Archive for 'Fear'

Jun 30

When ever you’re angry, ask yourself, what am I afraid of?

Emotions of fear and anger are primitive and based in the ancient limbic region, particularly the amygdala.  This is currently the focus of great interest for youth, in terms of brain development.

Master Yoda said, “Fear is the path to the dark side.  Fear leads to anger, anger leads to hate, hate leads to suffering.”

Anger is an emotion, but is also a choice.  We excuse our use of anger by such things as stress, over work, others behavior.  Fact is we get angry because we choose to.

Unless we are in a “fight or flight situation, where we are emotionally hijacked by the amygdala, we have made a conscious decision to become angry in reaction to something we fear, which is based in subjective thinking.

When we fear the future (projecting) or the past (regressing), it is fear of a non-existent circumstance.

For youth (and adults) one of the lessons of “emotional intelligence” is that what usually makes us angry is lack of control of people and circumstances and that we want what we want.

For very self-centered youth, obstacles to getting what they want cause frustration and ultimately anger.  Lack of empathy and patience common in adolescence exacerbates the problem.  “If you are patient in one moment of anger you will escape a hundred days of sorrow.” 

                                                                                                Chinese Proverb

Apr 07


“I will face my fear. I will permit it to pass over me and through me. And when it has gone past I will turn the inner eye to see its path. Where the fear has gone there will be nothing. Only I will remain.”

Frank Herbert “Dune”


“Courage doesn’t always roar. Some times it’s the quiet voice at the end of the day saying, ‘I will try again tomorrow’.”


Fear can stop us from making the changes we want to make in our lives. It can cause us to not take the first steps because the thought of changing our lives completely can be frightening. Why? Consider some of the following issues:

Our fear of trying to change and then failing:

Most people don’t make significant changes without mistakes. These setbacks are a part of life. Some people view these mistakes as failure and revert to past unhealthy behaviors.

Our fear of being vulnerable:

We believe that we can always get what we need, regardless of how we have to get it. If we stop using these tactics, are others going to take advantage of us? Will we become like people we’ve taken advantage of or manipulated?

Our fear of the unknown:

If we make major changes in our lives, what kind of person will we become? Will we be able to handle painful situations that arise? Will we be able to live up to other’s expectations? Will we be able to earn back the trust of others? Will we like and feel comfortable with the person we have become?
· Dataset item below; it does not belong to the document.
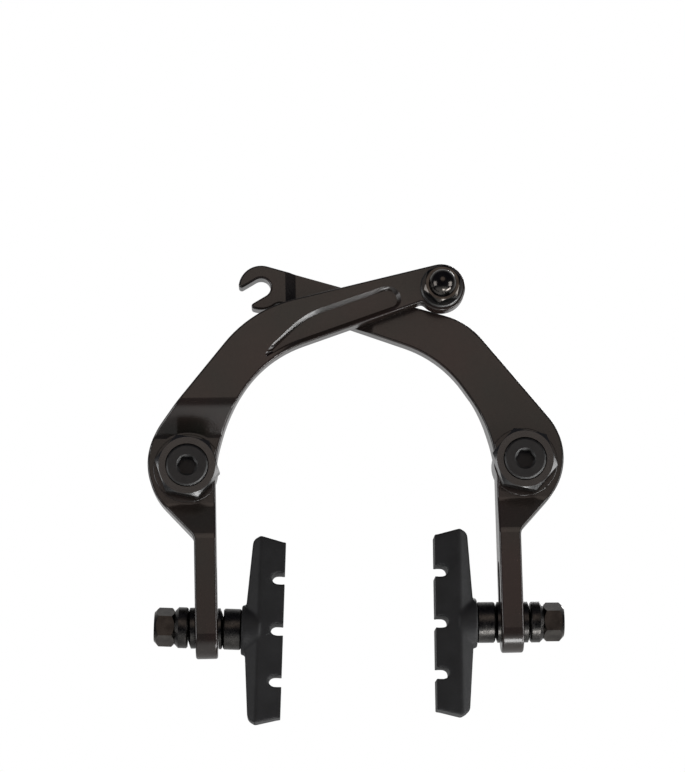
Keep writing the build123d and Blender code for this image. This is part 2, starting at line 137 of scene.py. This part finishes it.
def turn_marks(material, across, spacing, relief):
    """Adds the fine rings of a lathe, about the pivot at that place across, to a finish."""
    nodes, links = material.node_tree.nodes, material.node_tree.links
    place = nodes.new("ShaderNodeTexCoord")
    shift = nodes.new("ShaderNodeMapping")
    shift.inputs["Location"].default_value = (-across, 0, 0)
    links.new(place.outputs["Object"], shift.inputs["Vector"])
    rings = nodes.new("ShaderNodeTexWave")
    rings.wave_type = "RINGS"
    rings.rings_direction = "Y"
    rings.inputs["Scale"].default_value = ring_step_at_scale_one / spacing
    rings.inputs["Distortion"].default_value = 0.4
    rings.inputs["Detail"].default_value = 2
    links.new(shift.outputs["Vector"], rings.inputs["Vector"])
    cut = nodes.new("ShaderNodeBump")
    cut.inputs["Distance"].default_value = relief
    links.new(rings.outputs["Fac"], cut.inputs["Height"])
    links.new(nodes["grain"].outputs["Normal"], cut.inputs["Normal"])
    links.new(cut.outputs["Normal"], nodes["Principled BSDF"].inputs["Normal"])


for side, across in pivots_across:
    adjuster_black = finish(
        side + "_adjuster_black",
        tones=((0.0050, 0.0047, 0.0043), (0.0080, 0.0076, 0.0070)),
        patch=5 * mm,
        gloss=(0.20, 0.30),
        grain=0.22 * mm,
        relief=0.005 * mm,
        specular=0.9,
    )
    turn_marks(adjuster_black, across, spacing=0.32 * mm, relief=0.004 * mm)
    coat(adjuster_black, side + "_spring_adjuster")

# Thrust washers
# Thin hardened washers between the hexagons and the seats of the arms, so that neither wears.
# They are black oxide, like the hexagons.
washer_black = finish(
    "washer_black",
    tones=((0.010, 0.010, 0.010), (0.018, 0.017, 0.016)),
    patch=3 * mm,
    gloss=(0.25, 0.38),
    grain=0.2 * mm,
    relief=0.006 * mm,
)
coat(washer_black, *both("thrust_washer"))

# Return springs
# Coils of bright hard-drawn wire round the tubes, in the pockets at the backs of the arms.
# Each opens its arm after braking.
spring_steel = finish(
    "spring_steel",
    tones=((0.30, 0.29, 0.28), (0.42, 0.41, 0.40)),
    patch=3 * mm,
    gloss=(0.25, 0.4),
    grain=0.2 * mm,
    relief=0.005 * mm,
    metallic=1.0,
)
coat(spring_steel, *both("return_spring"))

# Dust caps
# Moulded black covers that close the spring pockets against the frame.
# Their backs have the soft sheen of a polished mould.
cap_plastic = finish(
    "cap_plastic",
    tones=((0.012, 0.012, 0.012), (0.018, 0.018, 0.018)),
    patch=4 * mm,
    gloss=(0.4, 0.55),
    grain=0.2 * mm,
    relief=0.01 * mm,
)
coat(cap_plastic, *both("dust_cap"))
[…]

Recent Academy Award winner, Jeff Bridges, was asked about ‘fear’ and about doing the role he was about to do. He said, “Fear is your friend, it’s like fire. It can warm your home or burn it down, you have to respect your fear but not let it control you.”

Our fear of giving up:

After trying hard to change, will we be discouraged and quit? Will we fall back into our old attitudes of self-pity? “Why try?… Who cares?… Who am I kidding?… I can’t do this…” Will our old habits return and take control of our lives again? Will we be like the people we despise?

Fear is a powerful force that can hold us back in some situations – but it helps us in others. My fear of failure can motivate me to weigh decisions more carefully. If we listen to those fears they can stop us from doing wrong. But our personal fears can also be a wall – a wall we feel unable to climb. It’s tempting to use our fears as an excuse for not changing. Yet, if we deny these fears, we give them even more control over our lives.

Change is possible if we face our fears… if we recognize, accept and deal with our fears. We can do this through hard work, refusing to give up and accepting the help of others. For some, it will not be one day at a time; it will be one moment at a time.